ELLIE PARKER (she/her) is an artist, poet, and community arts activist based in Brooklyn by way of Los Angeles. Her work is interdisciplinary by nature, harmonizing poetic text, the moving image, and photography, Passionate about communal practice, Ellie is a Teaching  Artist for youth film education at BRIC Media leading art programs for public schools throughout Brooklyn. While completing her forthcoming poetry chapbook, a single take, Ellie is co-organizing a series of free education workshops at the Maysles Cinema in Harlem thanks to generous support from the Echo Park Film Center Collective. 

JOANNA RUOCCO is a prize-winning American author and co-editor of the fiction journal Birkensnake. In 2013, she received the Pushcart Prize for her story "If the Man Took" and is also winner of the Catherine Doctorow Innovative Fiction Prize.

SOPHIE VAN WAARDENBERG is a poet based in Tāmaki Makaurau Auckland, Aotearoa New Zealand. Her work has been published in Copper Nickel, Rhino, Cordite, Best New Zealand Poems, and elsewhere. She holds an MFA in Creative Writing from Syracuse University and currently works as an arts administrator.

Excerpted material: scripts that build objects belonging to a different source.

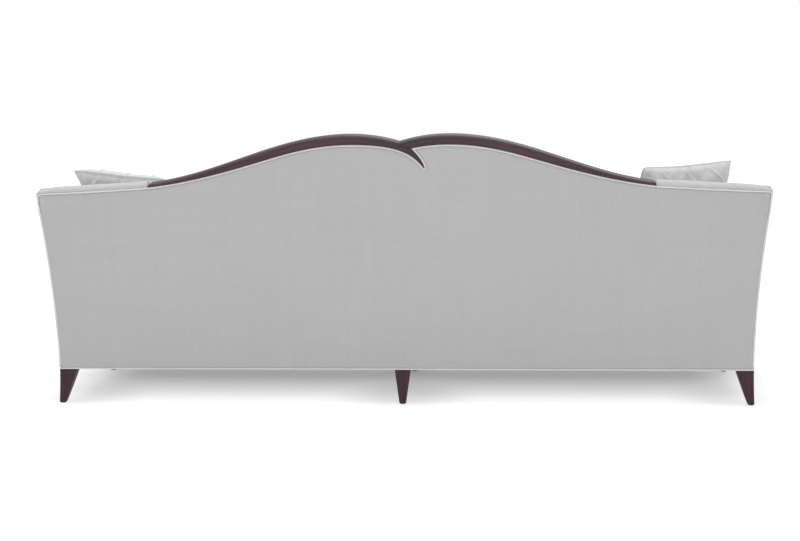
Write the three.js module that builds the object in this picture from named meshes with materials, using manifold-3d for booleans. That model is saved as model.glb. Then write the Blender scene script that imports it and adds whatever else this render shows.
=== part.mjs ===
// Camelback sofa with a carved show-wood top rail, in millimetres.
// +X is the sitter's left, +Y is the back of the sofa and +Z is up.
// The origin lies on the floor under the middle of the sofa's bounding box.
import * as THREE from "three";
import Module from "manifold-3d";
import { mergeVertices } from "three/addons/utils/BufferGeometryUtils.js";

const wasm = await Module();
wasm.setup();

// Overall sizes
const overallDepth = 930;
const bodyBottomHeight = 122;
const bottomHalfWidth = 1226;
const backRake = THREE.MathUtils.degToRad(8);
const clearance = 0.3;
const seatGap = 0.5;
const cutOverrun = 2;
const mergeTolerance = 0.001;

// Turns of a path, in radians, and the share of the distance that every offset point keeps
const sharpTurn = 0.3;
const roundingTurn = 0.5;
const trimShare = 0.97;

// The flare of both ends: a curve that leans outwards to a knee and then turns upright
const flareKneeHeight = 560;
const flareAtKnee = 38.6;
const flareTopHeight = 634;

// The double hump of the back, measured up the raked back from its bottom edge
const humpPeakOffset = 168;
const humpPeakHeight = 833;
const humpInnerRadius = 494;
const crestFootOffset = 959;
const crestFootHeight = 662.6;

// The show-wood rail and its comma-shaped tail
const railHeight = 30;
const railTipHeight = 9.5;
const railTaperStart = 430;
const railEnd = 876;
const railEndRake = 6;
const railProud = 3;
const railDepth = 62;
const railBevel = 3.5;
const tailReach = 88;
const tailDrop = 82;
const tailThickness = 11;
const notchOffset = 39.5;
const notchDrop = 12;
const tailHandleShares = { outer: 0.355, inner: 0.136, innerDrop: 0.134, crook: 0.91, crookDrop: 0.573 };

// Piping
const weltRadius = 3.5;
const weltCornerRadius = 12;
const bottomWeltCornerShare = 1.3;
const cornerWeltHeight = 634;

// Boards and panels
const panelThickness = 8;
const flareGap = 0.8;
const boardThickness = 32;
const railBoardDepth = 115;
const railBoardBottom = 3;
const postWidth = 60;
const crestBoardHeight = 110;
const uprightWidth = 50;
const uprightSpringSpaces = 4;
const tackRailBottom = 176;
const tackRailHeight = 55;
const frontPostDepth = 45;
const armTopBoardHeight = 60;
const armLowerRailBottom = 180;
const armLowerRailHeight = 45;
const stretcherHeight = 75;
const cornerBlockReach = 80;
const cornerBlockBottom = 28;
const cornerBlockHeight = 80;

// Rolls of padding along the top of the arms and of the back's outer ends
const rollHeight = 18;
const rollProud = 1;
const rollRound = 115;
const rollFullness = 0.6;
const backRollDepth = 46;
const armThickness = 96;
const armFrontHeight = 622;
const armSweepPower = 1.8;
const facingThickness = 7;
const armPadCrown = 6;

// The sprung seat
const springCount = 16;
const springEndMargin = 149.9;
const springWireRadius = 2;
const springRise = 30;
const springHalfWaves = 11;
const springAmplitude = 24;
const springBendShares = [0.18, 0.82];
const tieWireRadius = 1.2;
const tieWireShares = [0.35, 0.65];
const clipThickness = 1.2;
const clipWidth = 62;
const clipLength = 20;
const deckThickness = 20;
const deckTopHeight = 299;

// Seat cushions
const cushionHeight = 148;
const cushionCrown = 16;
const cushionFlare = 7;
const cushionDrawIn = 5;
const cushionFrontSetback = 3;
const cushionBackGap = 4;
const cushionShares = [-1, -0.97, -0.88, -0.72, -0.5, -0.25, 0, 0.25, 0.5, 0.72, 0.88, 0.97, 1];

// Inside back pad: how far its face stands in from the back's outer face
const padBottomDepth = 165;
const padTopDepth = 92;
const padEdgeDepth = 66;
const padLumbar = 14;
const padBottomLine = 174;
const padRowShares = [0, 0.06, 0.18, 0.34, 0.5, 0.66, 0.8, 0.88, 0.95, 1];
const padShares = { lumbar: 0.55, topRound: 0.16, sideRound: 0.045, sideDepth: 0.55 };
const webbingWidth = 50;
const webbingThickness = 2;
const webbingCount = 12;
const webbingSideMargin = 122.7;
const webbingRows = 2;
const webbingRowPitch = 150;
const webbingRowBottom = 300;

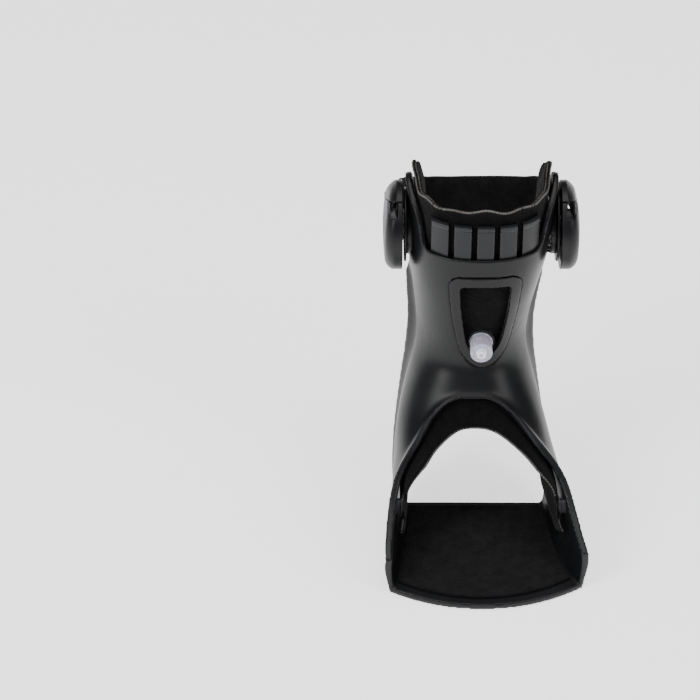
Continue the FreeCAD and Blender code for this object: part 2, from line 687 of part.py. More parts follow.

LESLEY WHEELER, poetry editor of Shenandoah, is the author of the forthcoming Mycocosmic, runner-up for the Dorset Prize and her sixth poetry collection. Her other books include the hybrid memoir Poetry's Possible Worlds and the novel Unbecoming. Wheeler's work has received support from the Fulbright Foundation, the National Endowment for the Humanities, Bread Loaf, and the Sewanee Writer's Workshop; her poems and essays have appeared in Poetry, Poets & Writers, Kenyon Review Online, Ecotone, Massachusetts Review, and elsewhere.